The drive-in theater was invented on June 6, 1933, when Richard M. Hollingshead nailed a bed sheet between trees in his backyard to use as a screen, mounted a 1928 Kodak projector on the hood of his car, and placed a radio behind the screen for sound. Hollingshead lined up cars in his driveway, and placed blocks beneath the front wheels of the rear cars so that all viewers could see the screen. The price of admission was 25 cents for the car and 25 cents per person. Hollingshead patented his invention and the drive-in theater was born. The movie shown was Wives Beware, a 1932 comedy starring Adolphe Menjou.
    The largest drive-in theater in patron capacity was the All-Weather Drive-In of Copiague, New York. All Weather had parking space for 2,500 cars, an indoor 1,200 seat viewing area, a children’s playground, a full service restaurant and a shuttle train that took customers from their cars around the 28-acre theater lot.
    By the 1940s, drive-in theaters were found in 27 states and most Canadian provinces.  Drive-In theaters reached their peak of about 4,000 in the 1950s and early 1960s. The peak arrived about the time many baby boomers started driving and going on dates. Many younger baby boomers remember going to the drive-in theater with their parents, wearing their pajamas on the playgrounds below the giant screens, and trying to stay awake through the double feature. In some circles drive-in theaters have been given credit for the mini-baby boom of the late 60’s early 70’s!
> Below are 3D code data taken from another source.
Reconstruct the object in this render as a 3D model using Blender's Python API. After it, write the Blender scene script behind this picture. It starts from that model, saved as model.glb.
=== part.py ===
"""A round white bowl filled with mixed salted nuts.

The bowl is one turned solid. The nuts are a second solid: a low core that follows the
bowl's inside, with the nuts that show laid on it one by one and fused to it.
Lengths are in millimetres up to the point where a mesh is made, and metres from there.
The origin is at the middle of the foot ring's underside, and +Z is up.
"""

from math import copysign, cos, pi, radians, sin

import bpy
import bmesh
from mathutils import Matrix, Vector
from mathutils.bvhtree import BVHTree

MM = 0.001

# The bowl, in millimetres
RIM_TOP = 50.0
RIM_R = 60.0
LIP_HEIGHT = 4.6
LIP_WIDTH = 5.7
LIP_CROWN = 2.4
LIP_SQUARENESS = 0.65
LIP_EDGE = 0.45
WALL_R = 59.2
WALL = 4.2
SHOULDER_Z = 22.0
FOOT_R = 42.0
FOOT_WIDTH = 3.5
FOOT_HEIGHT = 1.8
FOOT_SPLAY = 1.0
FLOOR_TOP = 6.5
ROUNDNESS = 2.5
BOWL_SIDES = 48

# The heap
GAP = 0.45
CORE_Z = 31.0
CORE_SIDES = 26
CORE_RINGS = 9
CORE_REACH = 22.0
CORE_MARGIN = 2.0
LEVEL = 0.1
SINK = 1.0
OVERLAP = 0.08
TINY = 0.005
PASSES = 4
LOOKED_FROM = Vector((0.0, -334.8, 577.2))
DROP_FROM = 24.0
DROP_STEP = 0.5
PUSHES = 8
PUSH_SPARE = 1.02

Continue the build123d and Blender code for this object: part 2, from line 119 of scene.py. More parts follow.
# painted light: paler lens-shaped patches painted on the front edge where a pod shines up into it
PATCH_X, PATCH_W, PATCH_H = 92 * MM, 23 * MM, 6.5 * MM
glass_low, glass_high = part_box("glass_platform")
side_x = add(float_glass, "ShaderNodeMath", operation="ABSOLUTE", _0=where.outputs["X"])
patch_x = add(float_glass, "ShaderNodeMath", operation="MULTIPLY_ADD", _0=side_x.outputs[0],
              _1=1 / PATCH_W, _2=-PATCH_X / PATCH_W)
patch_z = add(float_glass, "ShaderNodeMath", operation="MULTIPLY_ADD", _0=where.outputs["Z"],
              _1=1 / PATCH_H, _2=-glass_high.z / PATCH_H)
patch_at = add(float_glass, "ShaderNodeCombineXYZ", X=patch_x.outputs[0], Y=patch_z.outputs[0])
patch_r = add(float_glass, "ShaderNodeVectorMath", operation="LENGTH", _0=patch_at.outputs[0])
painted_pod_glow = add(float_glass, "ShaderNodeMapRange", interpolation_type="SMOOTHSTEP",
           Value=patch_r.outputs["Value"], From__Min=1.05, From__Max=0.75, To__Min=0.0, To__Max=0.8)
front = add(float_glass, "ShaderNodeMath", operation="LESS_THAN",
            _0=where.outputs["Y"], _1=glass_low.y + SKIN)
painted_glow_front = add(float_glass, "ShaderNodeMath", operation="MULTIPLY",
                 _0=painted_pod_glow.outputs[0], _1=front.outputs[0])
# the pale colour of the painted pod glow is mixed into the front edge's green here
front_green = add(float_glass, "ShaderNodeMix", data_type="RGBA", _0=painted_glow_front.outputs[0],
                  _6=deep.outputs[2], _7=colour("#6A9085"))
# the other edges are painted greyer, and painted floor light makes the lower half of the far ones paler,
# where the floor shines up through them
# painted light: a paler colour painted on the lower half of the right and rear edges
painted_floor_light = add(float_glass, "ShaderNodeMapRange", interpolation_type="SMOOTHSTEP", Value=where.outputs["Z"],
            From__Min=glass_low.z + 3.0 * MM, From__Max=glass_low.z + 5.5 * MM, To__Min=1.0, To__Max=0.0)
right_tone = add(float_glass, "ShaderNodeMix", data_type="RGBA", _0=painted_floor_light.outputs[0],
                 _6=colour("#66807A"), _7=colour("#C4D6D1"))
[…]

    It was during this time that the Drive-In Theater came to Leduc. In August of 1953 Cluny Evans, Ab Staniland, Gordon Gaetz, and Roy Chabillon pooled their resources and opened the Leduc Drive-In. The Drive-In operated during the summer and was located on 12 acres one mile south of the Leduc Cheese factory southwest of Leduc on a farm once owned by A.G Campbell. 
    The Drive-In was one of the finest built in the Edmonton area. There were individual speakers for 357 cars with the option to expand to an additional 240 cars. The screen was 63 feet high and 58 feet wide and capable of projecting 3D films. It had a powerful projector that could cast a movie over 400 feet. There was a snack bar and children’s playground and even featured baby bottle warmers for young mothers. 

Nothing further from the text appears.